--- start of Information provided ---

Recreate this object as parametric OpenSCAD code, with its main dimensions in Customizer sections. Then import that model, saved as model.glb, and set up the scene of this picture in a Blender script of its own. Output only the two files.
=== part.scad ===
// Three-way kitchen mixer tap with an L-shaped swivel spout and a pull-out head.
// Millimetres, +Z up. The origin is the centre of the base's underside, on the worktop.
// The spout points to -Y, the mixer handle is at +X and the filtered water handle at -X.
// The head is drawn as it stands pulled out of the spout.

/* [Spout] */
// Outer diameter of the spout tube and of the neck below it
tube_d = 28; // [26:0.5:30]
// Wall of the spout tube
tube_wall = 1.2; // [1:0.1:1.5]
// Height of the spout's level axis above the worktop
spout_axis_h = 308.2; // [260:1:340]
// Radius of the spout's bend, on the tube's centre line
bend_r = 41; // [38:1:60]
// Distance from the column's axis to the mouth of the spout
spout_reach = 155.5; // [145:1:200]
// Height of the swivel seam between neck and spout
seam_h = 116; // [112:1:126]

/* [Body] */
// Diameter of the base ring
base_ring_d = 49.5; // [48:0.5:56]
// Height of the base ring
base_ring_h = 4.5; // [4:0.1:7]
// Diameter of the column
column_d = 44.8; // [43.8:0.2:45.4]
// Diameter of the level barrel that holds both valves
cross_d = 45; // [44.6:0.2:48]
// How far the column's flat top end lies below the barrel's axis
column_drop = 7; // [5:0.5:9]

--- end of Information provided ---
--- start of Information provided ---

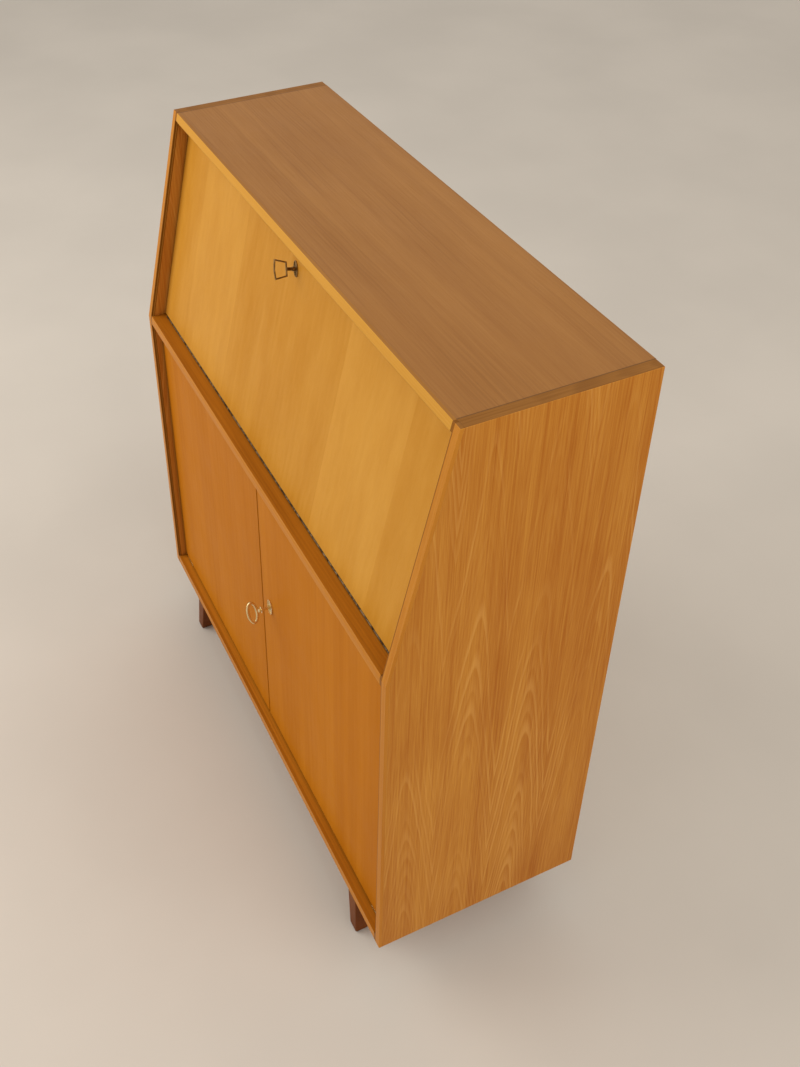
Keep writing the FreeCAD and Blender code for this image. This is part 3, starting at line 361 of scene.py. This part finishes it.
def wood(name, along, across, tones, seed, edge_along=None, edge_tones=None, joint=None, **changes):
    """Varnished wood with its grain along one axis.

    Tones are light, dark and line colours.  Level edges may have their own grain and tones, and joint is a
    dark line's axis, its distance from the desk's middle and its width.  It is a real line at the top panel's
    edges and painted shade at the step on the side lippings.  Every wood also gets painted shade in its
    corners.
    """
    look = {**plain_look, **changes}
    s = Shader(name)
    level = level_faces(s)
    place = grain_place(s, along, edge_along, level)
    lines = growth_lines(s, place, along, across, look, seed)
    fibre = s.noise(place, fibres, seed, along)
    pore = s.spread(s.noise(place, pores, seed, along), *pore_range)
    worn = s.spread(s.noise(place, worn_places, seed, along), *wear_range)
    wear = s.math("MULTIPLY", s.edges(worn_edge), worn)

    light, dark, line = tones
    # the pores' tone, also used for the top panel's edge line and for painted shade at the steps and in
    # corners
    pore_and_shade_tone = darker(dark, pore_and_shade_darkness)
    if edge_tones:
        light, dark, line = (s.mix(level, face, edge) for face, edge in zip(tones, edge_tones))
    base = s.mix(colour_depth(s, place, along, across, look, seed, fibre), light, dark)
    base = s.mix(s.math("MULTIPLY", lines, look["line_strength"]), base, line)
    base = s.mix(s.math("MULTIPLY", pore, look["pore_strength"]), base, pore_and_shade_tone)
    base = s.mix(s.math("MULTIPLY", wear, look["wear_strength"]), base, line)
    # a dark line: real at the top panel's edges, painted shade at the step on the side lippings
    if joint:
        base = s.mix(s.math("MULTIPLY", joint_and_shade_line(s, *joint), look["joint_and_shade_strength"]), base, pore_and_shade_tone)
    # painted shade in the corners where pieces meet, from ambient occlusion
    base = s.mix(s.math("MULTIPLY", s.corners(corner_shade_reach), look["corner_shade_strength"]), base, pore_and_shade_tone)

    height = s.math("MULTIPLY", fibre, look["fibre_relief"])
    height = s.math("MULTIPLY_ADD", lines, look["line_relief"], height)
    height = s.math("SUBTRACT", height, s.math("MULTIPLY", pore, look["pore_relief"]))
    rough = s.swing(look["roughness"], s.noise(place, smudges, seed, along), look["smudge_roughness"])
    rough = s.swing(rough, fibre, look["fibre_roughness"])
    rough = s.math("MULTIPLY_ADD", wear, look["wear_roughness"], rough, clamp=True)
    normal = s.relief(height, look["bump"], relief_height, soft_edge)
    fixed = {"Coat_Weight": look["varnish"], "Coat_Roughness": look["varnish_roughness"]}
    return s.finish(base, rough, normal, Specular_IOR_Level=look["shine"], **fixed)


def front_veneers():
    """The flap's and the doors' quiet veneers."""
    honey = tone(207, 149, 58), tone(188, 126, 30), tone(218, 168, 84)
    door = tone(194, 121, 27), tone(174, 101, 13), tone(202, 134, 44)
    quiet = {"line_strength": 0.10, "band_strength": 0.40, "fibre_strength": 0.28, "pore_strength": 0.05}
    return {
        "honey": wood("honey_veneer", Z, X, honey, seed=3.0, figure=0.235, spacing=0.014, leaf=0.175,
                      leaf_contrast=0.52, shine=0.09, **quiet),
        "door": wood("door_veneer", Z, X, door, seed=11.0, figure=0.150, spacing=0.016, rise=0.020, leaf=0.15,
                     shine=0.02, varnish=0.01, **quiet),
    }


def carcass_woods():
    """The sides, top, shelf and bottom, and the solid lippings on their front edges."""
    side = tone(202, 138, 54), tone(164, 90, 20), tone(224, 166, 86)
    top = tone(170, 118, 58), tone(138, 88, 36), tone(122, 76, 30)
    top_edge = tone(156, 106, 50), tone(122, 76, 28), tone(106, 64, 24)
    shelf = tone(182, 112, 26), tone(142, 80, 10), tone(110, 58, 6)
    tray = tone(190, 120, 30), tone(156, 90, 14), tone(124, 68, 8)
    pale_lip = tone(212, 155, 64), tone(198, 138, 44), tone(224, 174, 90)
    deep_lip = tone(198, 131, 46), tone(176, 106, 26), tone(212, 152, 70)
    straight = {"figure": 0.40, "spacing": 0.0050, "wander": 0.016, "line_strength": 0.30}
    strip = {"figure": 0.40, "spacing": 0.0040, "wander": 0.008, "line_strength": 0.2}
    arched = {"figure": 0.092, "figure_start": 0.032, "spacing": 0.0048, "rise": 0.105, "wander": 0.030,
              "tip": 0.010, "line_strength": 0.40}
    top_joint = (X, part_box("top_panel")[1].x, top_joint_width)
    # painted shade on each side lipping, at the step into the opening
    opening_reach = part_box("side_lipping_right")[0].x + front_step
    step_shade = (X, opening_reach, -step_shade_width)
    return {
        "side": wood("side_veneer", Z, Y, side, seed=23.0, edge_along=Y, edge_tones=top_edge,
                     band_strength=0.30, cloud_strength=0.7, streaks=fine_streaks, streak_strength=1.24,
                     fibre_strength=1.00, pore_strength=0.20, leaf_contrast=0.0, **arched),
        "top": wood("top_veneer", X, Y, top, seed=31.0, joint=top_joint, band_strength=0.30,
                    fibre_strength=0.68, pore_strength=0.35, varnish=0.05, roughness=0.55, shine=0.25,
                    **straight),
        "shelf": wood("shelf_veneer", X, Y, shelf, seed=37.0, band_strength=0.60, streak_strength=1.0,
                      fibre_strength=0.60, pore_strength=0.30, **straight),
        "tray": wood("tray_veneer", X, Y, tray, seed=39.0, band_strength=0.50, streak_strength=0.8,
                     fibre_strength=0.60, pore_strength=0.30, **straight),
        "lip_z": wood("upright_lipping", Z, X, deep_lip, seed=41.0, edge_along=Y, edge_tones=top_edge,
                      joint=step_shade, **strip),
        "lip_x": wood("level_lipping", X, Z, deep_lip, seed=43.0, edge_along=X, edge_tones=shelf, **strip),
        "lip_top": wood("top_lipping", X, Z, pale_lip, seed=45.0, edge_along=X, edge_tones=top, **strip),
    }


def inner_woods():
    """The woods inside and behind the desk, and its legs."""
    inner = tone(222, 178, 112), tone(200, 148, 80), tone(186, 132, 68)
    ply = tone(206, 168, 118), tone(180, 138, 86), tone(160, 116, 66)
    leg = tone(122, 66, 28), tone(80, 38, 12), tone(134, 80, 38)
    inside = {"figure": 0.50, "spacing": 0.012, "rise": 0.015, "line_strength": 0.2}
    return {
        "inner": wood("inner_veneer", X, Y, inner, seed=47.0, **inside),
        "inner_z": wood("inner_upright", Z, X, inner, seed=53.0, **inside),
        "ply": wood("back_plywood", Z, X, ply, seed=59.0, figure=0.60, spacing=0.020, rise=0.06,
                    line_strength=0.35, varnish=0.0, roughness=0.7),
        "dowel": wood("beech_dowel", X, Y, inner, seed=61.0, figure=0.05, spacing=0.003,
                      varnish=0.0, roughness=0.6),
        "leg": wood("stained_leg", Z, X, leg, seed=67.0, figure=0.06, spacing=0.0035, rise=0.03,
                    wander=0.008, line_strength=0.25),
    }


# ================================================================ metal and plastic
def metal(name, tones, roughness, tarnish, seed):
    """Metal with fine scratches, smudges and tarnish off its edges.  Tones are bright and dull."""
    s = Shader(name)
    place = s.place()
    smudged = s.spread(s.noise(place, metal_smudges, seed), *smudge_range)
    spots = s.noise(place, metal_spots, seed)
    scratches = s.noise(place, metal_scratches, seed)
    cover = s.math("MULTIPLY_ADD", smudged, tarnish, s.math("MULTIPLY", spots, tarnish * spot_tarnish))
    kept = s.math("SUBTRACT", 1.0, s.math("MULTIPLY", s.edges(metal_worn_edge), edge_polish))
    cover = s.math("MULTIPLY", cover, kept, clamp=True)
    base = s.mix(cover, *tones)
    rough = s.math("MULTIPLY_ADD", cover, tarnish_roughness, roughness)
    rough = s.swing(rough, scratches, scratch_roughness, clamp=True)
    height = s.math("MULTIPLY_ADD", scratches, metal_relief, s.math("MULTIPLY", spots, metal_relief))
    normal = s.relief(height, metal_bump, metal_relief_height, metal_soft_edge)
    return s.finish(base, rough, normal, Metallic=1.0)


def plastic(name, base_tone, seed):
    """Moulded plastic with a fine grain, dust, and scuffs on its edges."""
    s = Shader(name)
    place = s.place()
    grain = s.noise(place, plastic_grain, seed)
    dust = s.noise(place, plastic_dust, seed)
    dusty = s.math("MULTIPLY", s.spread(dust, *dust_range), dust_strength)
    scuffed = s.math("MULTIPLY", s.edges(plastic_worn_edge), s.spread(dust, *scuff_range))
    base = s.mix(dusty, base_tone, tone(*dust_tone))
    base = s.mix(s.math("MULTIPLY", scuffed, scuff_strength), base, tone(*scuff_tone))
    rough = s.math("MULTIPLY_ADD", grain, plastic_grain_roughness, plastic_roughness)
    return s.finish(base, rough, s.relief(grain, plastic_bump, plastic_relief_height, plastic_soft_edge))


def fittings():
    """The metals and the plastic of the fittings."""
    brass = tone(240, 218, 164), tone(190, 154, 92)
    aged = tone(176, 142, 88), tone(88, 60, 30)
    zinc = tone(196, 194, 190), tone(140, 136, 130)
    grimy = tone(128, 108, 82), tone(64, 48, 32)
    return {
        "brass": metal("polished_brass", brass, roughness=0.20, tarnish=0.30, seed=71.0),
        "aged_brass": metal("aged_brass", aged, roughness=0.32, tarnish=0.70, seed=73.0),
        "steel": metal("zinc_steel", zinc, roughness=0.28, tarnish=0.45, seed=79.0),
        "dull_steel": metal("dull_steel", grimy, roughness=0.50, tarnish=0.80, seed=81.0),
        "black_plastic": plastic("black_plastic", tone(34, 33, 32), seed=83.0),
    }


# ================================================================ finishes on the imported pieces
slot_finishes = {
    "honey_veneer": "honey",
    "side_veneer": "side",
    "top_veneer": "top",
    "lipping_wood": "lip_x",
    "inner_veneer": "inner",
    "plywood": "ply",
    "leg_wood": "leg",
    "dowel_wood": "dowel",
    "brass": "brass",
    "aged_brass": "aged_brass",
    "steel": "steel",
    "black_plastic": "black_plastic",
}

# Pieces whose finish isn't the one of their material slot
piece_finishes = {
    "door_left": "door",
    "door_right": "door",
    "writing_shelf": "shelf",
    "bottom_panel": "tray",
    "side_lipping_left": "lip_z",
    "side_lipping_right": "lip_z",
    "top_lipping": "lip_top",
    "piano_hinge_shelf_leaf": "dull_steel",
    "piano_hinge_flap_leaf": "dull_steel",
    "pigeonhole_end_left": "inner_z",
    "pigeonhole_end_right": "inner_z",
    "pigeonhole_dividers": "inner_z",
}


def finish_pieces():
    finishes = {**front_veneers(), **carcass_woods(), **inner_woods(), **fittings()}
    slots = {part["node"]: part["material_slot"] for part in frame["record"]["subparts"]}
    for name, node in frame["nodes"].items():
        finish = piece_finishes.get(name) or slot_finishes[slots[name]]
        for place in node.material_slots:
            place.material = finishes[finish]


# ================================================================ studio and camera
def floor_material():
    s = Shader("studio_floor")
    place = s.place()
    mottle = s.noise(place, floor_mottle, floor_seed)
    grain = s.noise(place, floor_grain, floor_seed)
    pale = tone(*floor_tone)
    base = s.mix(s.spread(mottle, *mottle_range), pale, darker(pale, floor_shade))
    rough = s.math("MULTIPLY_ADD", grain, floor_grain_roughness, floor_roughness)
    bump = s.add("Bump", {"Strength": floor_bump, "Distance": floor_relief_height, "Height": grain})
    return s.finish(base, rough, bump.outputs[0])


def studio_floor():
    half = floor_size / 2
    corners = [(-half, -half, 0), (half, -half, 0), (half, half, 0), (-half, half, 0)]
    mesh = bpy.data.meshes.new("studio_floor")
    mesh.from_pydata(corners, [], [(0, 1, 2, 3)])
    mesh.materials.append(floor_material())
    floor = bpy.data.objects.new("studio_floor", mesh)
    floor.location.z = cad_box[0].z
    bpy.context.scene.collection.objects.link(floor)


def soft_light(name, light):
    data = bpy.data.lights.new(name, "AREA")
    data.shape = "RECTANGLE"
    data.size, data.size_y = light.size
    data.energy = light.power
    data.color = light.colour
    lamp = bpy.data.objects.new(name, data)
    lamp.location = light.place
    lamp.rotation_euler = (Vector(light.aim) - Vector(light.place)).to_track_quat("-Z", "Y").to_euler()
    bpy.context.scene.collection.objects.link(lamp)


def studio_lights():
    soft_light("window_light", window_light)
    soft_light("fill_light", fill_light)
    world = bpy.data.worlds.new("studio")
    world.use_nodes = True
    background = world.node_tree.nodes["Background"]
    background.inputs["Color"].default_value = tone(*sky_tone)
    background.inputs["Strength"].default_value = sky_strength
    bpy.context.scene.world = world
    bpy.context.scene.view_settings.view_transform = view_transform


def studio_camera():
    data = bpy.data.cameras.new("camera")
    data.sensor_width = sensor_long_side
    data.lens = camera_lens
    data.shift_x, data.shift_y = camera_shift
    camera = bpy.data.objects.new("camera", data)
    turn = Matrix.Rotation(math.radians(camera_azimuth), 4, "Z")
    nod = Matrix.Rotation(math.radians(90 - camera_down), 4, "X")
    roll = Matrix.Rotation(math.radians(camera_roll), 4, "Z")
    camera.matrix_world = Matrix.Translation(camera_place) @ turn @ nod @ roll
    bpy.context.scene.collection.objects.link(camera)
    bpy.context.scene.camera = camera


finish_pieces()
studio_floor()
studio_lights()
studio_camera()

--- end of Information provided ---

■ **Do this**:
Your task is to repeat exactly the lines from the one that contains "the imported pieces" through the one that contains "return s.finish(base, rough, bump.outputs[0])", with both end lines included.

■ **Reply to the exercise**:
# ================================================================ finishes on the imported pieces
slot_finishes = {
    "honey_veneer": "honey",
    "side_veneer": "side",
    "top_veneer": "top",
    "lipping_wood": "lip_x",
    "inner_veneer": "inner",
    "plywood": "ply",
    "leg_wood": "leg",
    "dowel_wood": "dowel",
    "brass": "brass",
    "aged_brass": "aged_brass",
    "steel": "steel",
    "black_plastic": "black_plastic",
}

# Pieces whose finish isn't the one of their material slot
piece_finishes = {
    "door_left": "door",
    "door_right": "door",
    "writing_shelf": "shelf",
    "bottom_panel": "tray",
    "side_lipping_left": "lip_z",
    "side_lipping_right": "lip_z",
    "top_lipping": "lip_top",
    "piano_hinge_shelf_leaf": "dull_steel",
    "piano_hinge_flap_leaf": "dull_steel",
    "pigeonhole_end_left": "inner_z",
    "pigeonhole_end_right": "inner_z",
    "pigeonhole_dividers": "inner_z",
}


def finish_pieces():
    finishes = {**front_veneers(), **carcass_woods(), **inner_woods(), **fittings()}
    slots = {part["node"]: part["material_slot"] for part in frame["record"]["subparts"]}
    for name, node in frame["nodes"].items():
        finish = piece_finishes.get(name) or slot_finishes[slots[name]]
        for place in node.material_slots:
            place.material = finishes[finish]


# ================================================================ studio and camera
def floor_material():
    s = Shader("studio_floor")
    place = s.place()
    mottle = s.noise(place, floor_mottle, floor_seed)
    grain = s.noise(place, floor_grain, floor_seed)
    pale = tone(*floor_tone)
    base = s.mix(s.spread(mottle, *mottle_range), pale, darker(pale, floor_shade))
    rough = s.math("MULTIPLY_ADD", grain, floor_grain_roughness, floor_roughness)
    bump = s.add("Bump", {"Strength": floor_bump, "Distance": floor_relief_height, "Height": grain})
    return s.finish(base, rough, bump.outputs[0])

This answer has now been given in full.